The music is a complete rip-off of many other scores, including Jerry Goldsmith's STAR TREK: THE MOTION PICTURE (1979)!

It was shot in Argentina.

I have the VHS and HD versions of this.

A sleepy 4 out of 10 (the dance sequence is a 10 out of 10 though).


The predictable climax between Kain and Kief (Anthony De Longis), captain to Zeg. The sets look like, well, cheap looking sets. De Longis is the only beefcake in the movie.


The movie's stand-out scene: dancer (Cecilia Narova) entertains the grungy cast of characters. What's a PEPLUM movie without a dance sequence, 4 breasts or not? Side note: this scene was re-used in MARQUIS DE SADE (1996). (I edited photo).

Lobby Cards Set: SLAVES OF BABYLON

Original US lobby cards set of SLAVES OF BABYLON (1953) starring Richard Conte and Linda Christian. This set is actually very good. Has almost all the best scenes from the movie. The problem is not many people have seen this so it's sorta meaningless to them but since I like this movie, it's a solid set.
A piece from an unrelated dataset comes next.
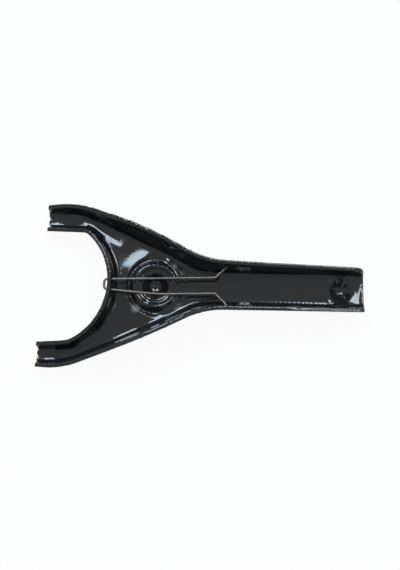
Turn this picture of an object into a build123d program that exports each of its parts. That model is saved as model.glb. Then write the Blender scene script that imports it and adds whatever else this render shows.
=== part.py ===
from build123d import *
import os
from math import asin, atan, atan2, cos, degrees, pi, radians, sin, sqrt, tan

# Clutch release fork: one steel sheet pressed into an open tray, with a wire spring that keeps
# it on its pivot ball. Sizes are in millimetres. The origin is the centre of the seated pivot
# ball, +X runs along the arm, +Z points out of the open side of the tray, and the inside of the
# arm's floor lies at Z 0.

# Sheet
SHEET = 3.2                 # thickness of the steel
BEND = 3.4                  # inner radius where a wall meets the floor

# Reach along the lever
ARM_REACH = 158.9           # ball centre to the end of the arm
PRONG_REACH = 87.7          # ball centre to the prong tips, on average
PRONG_STAGGER = 2.15        # the prong on the -Y side is longer by this, the other shorter

# Opening between the prongs, for the release bearing
OPENING_HALF = 41.9         # half its width at floor level
OPENING_Y = -1.55           # its centre line, a little to one side of the arm's
CROTCH_X = -32.8            # bottom of its round end at floor level
OPENING_MEET = 25.0         # angle at which its round end meets the straight sides
OPENING_SKEW = 6.0          # its round end starts this much nearer the ball on +Y, farther on -Y
OPENING_CORNER = 6.0

# Corners of the outline at floor level, on the outer faces and before they are rounded
ARM_HALF = 15.2             # half the arm's width
NECK_X = 34.5               # where the arm meets the web
SHOULDER_BACK = 21.85       # prong tips to the shoulders, on average
SHOULDER_STAGGER = 3.0      # the -Y shoulder is farther from the ball by this, the other nearer
PRONG_WIDTH = 21.8          # opening to shoulder
PRONG_SET = 0.5             # how far the two shoulders sit to the +Y side of the opening's centre line
WEB_CROWN, WEB_CROWN_PLACE = 0.4, 0.2      # bulge of the web's edge, and its place from neck to shoulder

# Outward lean of the walls for each mm of height
ARM_LEAN = 0.24
WEB_LEAN = 0.27
PRONG_LEAN = 0.25
OPENING_LEAN = 0.24

# Rounding of the corners at floor level, and what it gains for each mm of height
NECK_ROUND, NECK_ROUND_LEAN = 40.0, 1.5
CROWN_ROUND, CROWN_ROUND_LEAN = 32.0, 1.4
SHOULDER_ROUND, SHOULDER_ROUND_LEAN = 60.0, 0.25

# Floor, seen from the side: flat, with the prongs bent back to rolling pads at their tips, and
# the arm's end curled up
PRONG_BEND_BACK = 65.7      # prong tips to the start of the bend
PRONG_BEND = 130.0
PRONG_BEND_ANGLE = 19.8
PAD_RADIUS = 45.0
CURL_BACK, CURL_RADIUS = 5.5, 16.0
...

This includes a photo of Julie Newmar's excellent dance seen. 


Tuesday, March 24, 2020

By the Gods!

 Gordon Scott as Mucius in COLOSSUS OF ROME (1964; aka Hero of Rome)

Directed by Giorgio Ferroni, this PEPLUM is very solid. It's a quasi-serious movie in that it's based on an actual person, Gaius Mucius. In fact, after the opening credits, we see text setting up the story and how the movie is dedicated to this 'colossus' of Rome. But many people find historically correct movies boring and therefore this was made into an action-packed adventure, and it takes major liberties with many aspects of the real history of Mucius. In one scene, below, Gordon Scott is seen lifting up big tree trunks which would have been way too heavy for an ordinary man to lift. But these 'Feats of strength' scenes were expected in order to sell PEPLUM movies and this one was no exception. Mucius wasn't Hercules but audiences back then (and today) wanted to see such scenes. Incorporating such 'Feats of strength' in 'serious' PEPLUM movies make them less serious. I still like it and understand, and enjoy, such scenes (I've tons of compilations of such moments) but in this case, was it really needed? Couldn't Mucius just get 5 or 6 guys to let the tree with him?

Of course, Gordon Scott is impressive in this and one could somewhat believe that someone with his physique could achieve such a feat.